Eventually, with experience and the right team mates, we started winning. I became an award winning speaker and then my team had an undefeated home season - losing alas, in the first round of the finals. The thing was, that back then I would argue with anyone. Nobody was undeserving of my scathing intellects bite. What was important to me was that everybody knew who the smartest douche in the room was. I would argue with anyone over anything. The important thing, was winning.

I had skills to get my way all the time. (Not all the time, I lost a bunch of times) But I thought there was this holy grail of being unbeatable logically.

I was over exuberant about intelligence, intellect, logic. Even though it would be almost a decade later that I actually first learned about formal and informal fallacies, rational debate and what an argument consisted of. I just had this clear cut path - fight my way to the top.

Because the emphasis and sole measure of success was on winning, defeating your opponent. I call this mindset 'the death dealing sword' a purely destructive tool - for destroying opposition, resistance.

Book 2: The Swordless Sword

I started debating in year 8, I would have been 14 at the time. I kept doing it until I was 18, at that stage a fifth of my entire life. I don't know when, but eventually my EQ started speaking up and noticing that sometimes people weren't impressed. They resented my aggression, responded with dislike, started treating me as unapproachable.

In a true blessing, I eventually realised that the people that were impressed by my argumentative nature were wrong. I would later learn of the psychological experiment that found in any conversation between strangers the best impression was created by the person who spoke the least. Some reflection as well that I'd never myself walked away from an argument thinking 'gee it feels great knowing how wrong and stupid I am!'

So I gave it up, (as much as I consciously could). Turned at some point, anti-debating. Decided that values aren't arbitrary, and bad causes should lose because they are bad, not because they are argued poorly. Good causes should win out, even if it's me opposing them.

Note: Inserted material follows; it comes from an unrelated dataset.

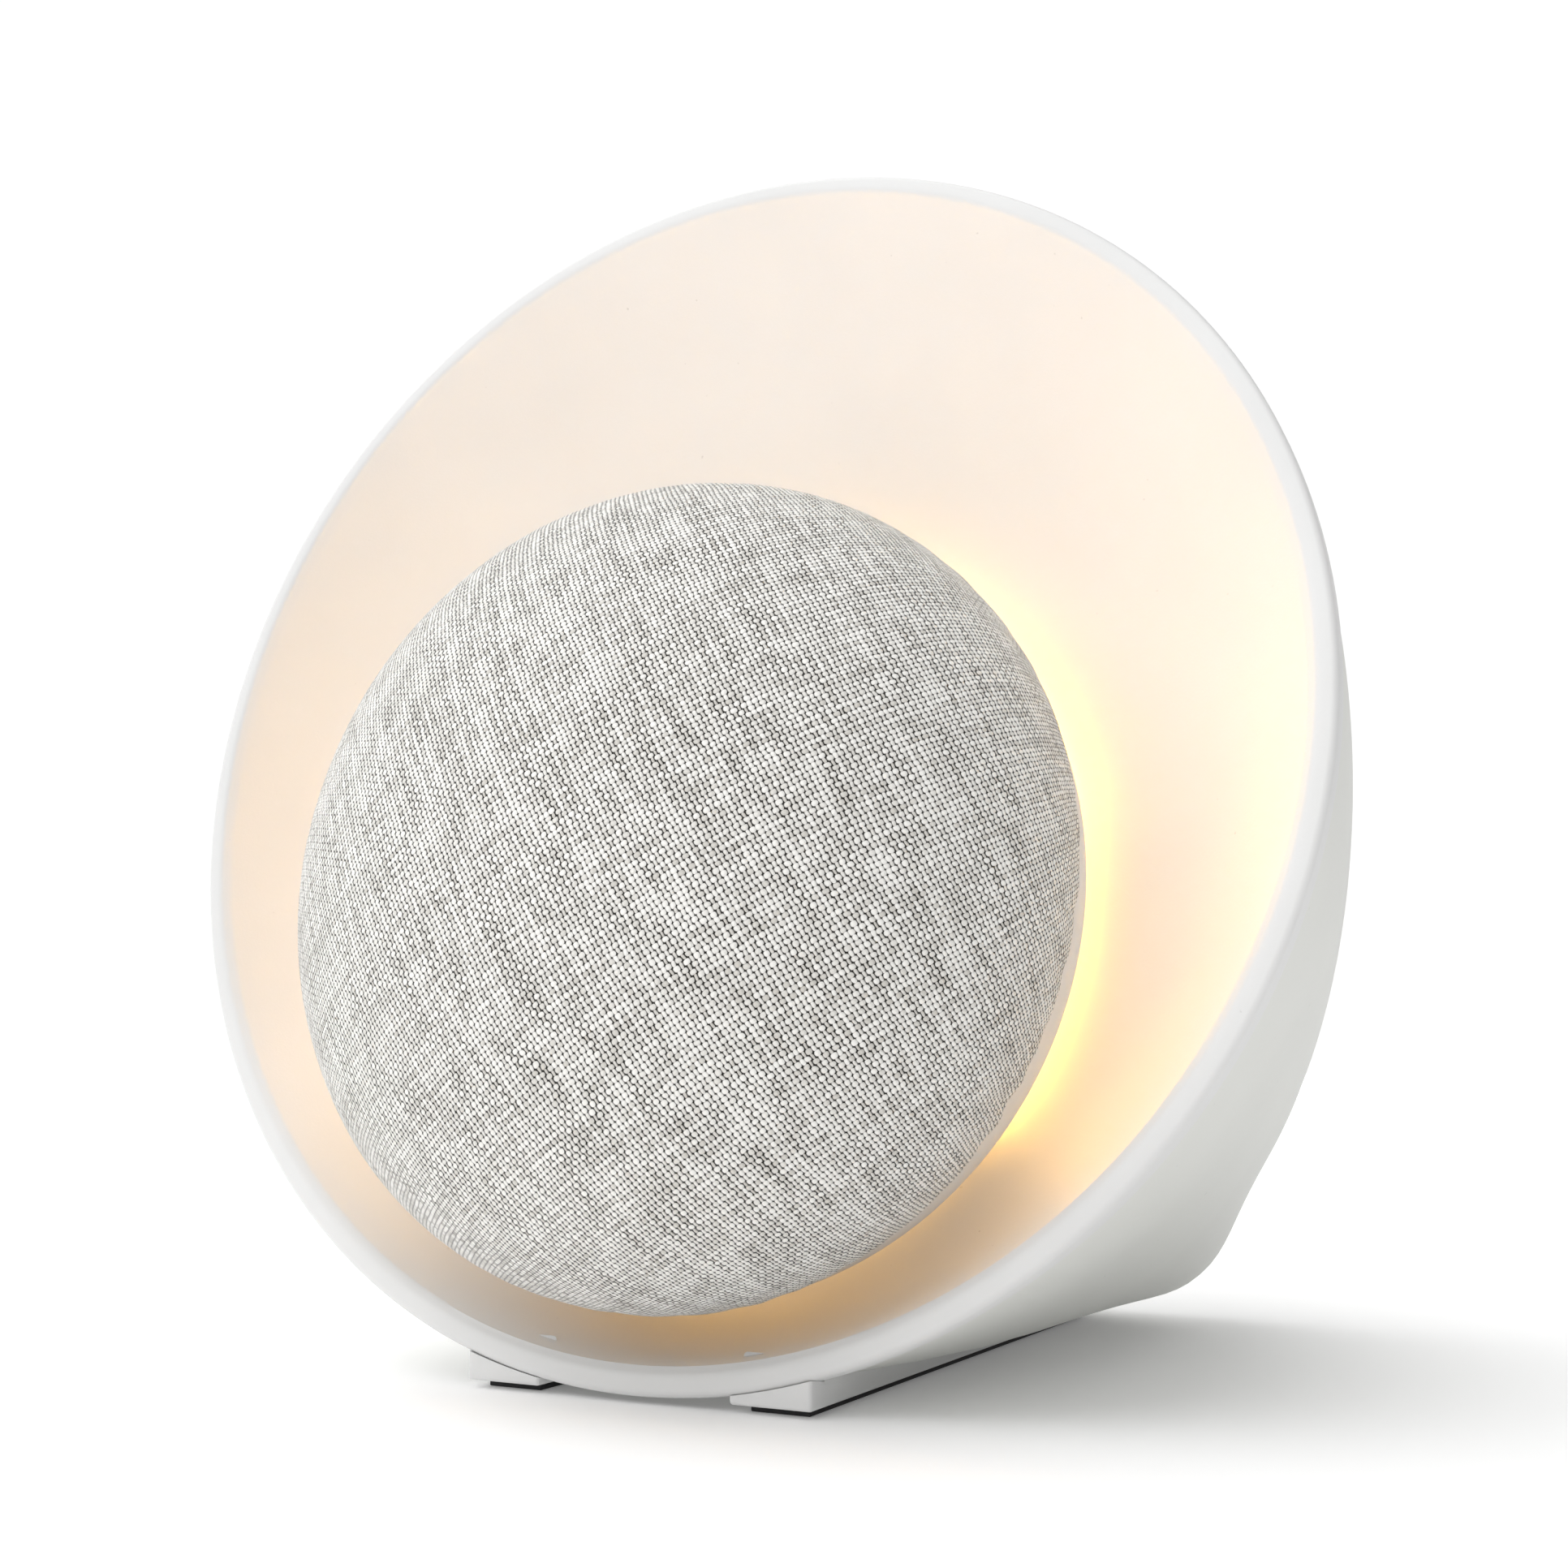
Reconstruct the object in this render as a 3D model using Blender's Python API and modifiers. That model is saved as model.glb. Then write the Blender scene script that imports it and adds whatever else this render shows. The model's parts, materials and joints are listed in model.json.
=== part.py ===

And thus I entered my 'conflict rejection' phase.

The thing is, that some people, some cats never get to this phase, importantly they never realize the distinction between the competitive domain of debating and how things work in real life. There are four types of conflicts (broadly speaking) I define by their outcomes win-win, win-lose, lose-win, lose-lose.

Inside the context of debating, you have win-lose, lose-win outcomes. The positions are neatly mutually exclusive, one teams win is at the expense of the other. Simple. But artificial.

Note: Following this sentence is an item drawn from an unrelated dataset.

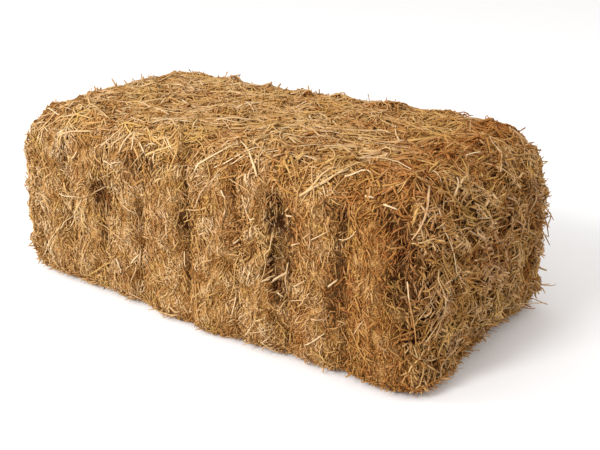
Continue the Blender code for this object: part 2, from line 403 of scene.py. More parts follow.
@dataclass(frozen=True)
class StemShape:
    """A stem of unit length along X and unit radius, modelled as by hand.

    Attributes:
        name: What the piece is called.
        spans: Stretches that it can bend between.
        sides: Sides of the tube.
        pointed: Whether it frays to a point at both ends, instead of being cut off square.
        tip: Radius of its last ring, where it is cut square.
        flatness: Its thickness as a share of its width.
        knuckle: How much wider its second ring is, as at a straw's node.
        ring_reach: How near a ring's place its vertices are, as a share of a span.
        cap_heights: Where the middles of its two end faces lie up its cell of the bake map.
        cap_half: The half width and half height of an end face there.
        across: Where its sides start across that cell, and how wide they are.
        along: Where they start up the cell, and how high they are.
    """

    name: str
    spans: int
    sides: int = 3
    pointed: bool = False
    tip: float = 1.0
    flatness: float = 1.0
    knuckle: float = 1.0
    ring_reach: float = 0.1
    cap_heights: tuple[float, float] = (0.05, 0.95)
    cap_half: tuple[float, float] = (0.35, 0.035)
    across: tuple[float, float] = (0.04, 0.92)
    along: tuple[float, float] = (0.12, 0.76)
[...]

Outside of debating, you get lose-lose and win-win far more often.

Book 3: The Life Giving Sword.

I can't even recall what or when or with whom it happened. Whether it was on my behalf or another's. Which is strange. But eventually I had an epiphany in a situation where the very skills I had rejected became useful and constructive.

I do recall, miraculously getting my arse handed to me, and actually walking away thinking 'gee it feels great knowing how wrong and stupid I am!' I was literally overjoyed and freed by the experience of getting demolished. I like to think I lost that argument quickly and gracelessly.

But here is the thing. I once in a different context posed the question 'when losers win, are they no longer losers?' a fun little word game. But one that has come back to me very recently and struck me as entirely relevant. Perhaps a key to life.

Some people, unwittingly, unknowingly and through no fault of their own where born and raised to lose. They have learned self destructive behaviors, ones that not only hurt themselves but those around them. When these people win, when they get their way over certain matters - when their self destructive nature wins out - everybody loses. (lose-lose)

Here you have a context where if they defeat you, if they introduce or prevail in the conflict, not only do you lose - they lose as well. It's in their own best interests to lose.

Some people, unwittingly, unknowingly and through no fault of their own where born and raised to win. They have learned self promoting behaviors, ones that not only uplift themselves but those around them. When these people win, when the get their way over certain matters - everybody wins, even the 'losers'. (win-win)

Picking your battles is knowing when your victory's are at the expense of others and yourself. If there's a way to fuck up the battles you pick, it's when you stand to lose if others win (lose-win). But really the only fight to pick, the essence of the life giving sword is win-win. You practically have a moral imperative to introduce conflict.

But this knowledge is an artform in itself. fools rush in.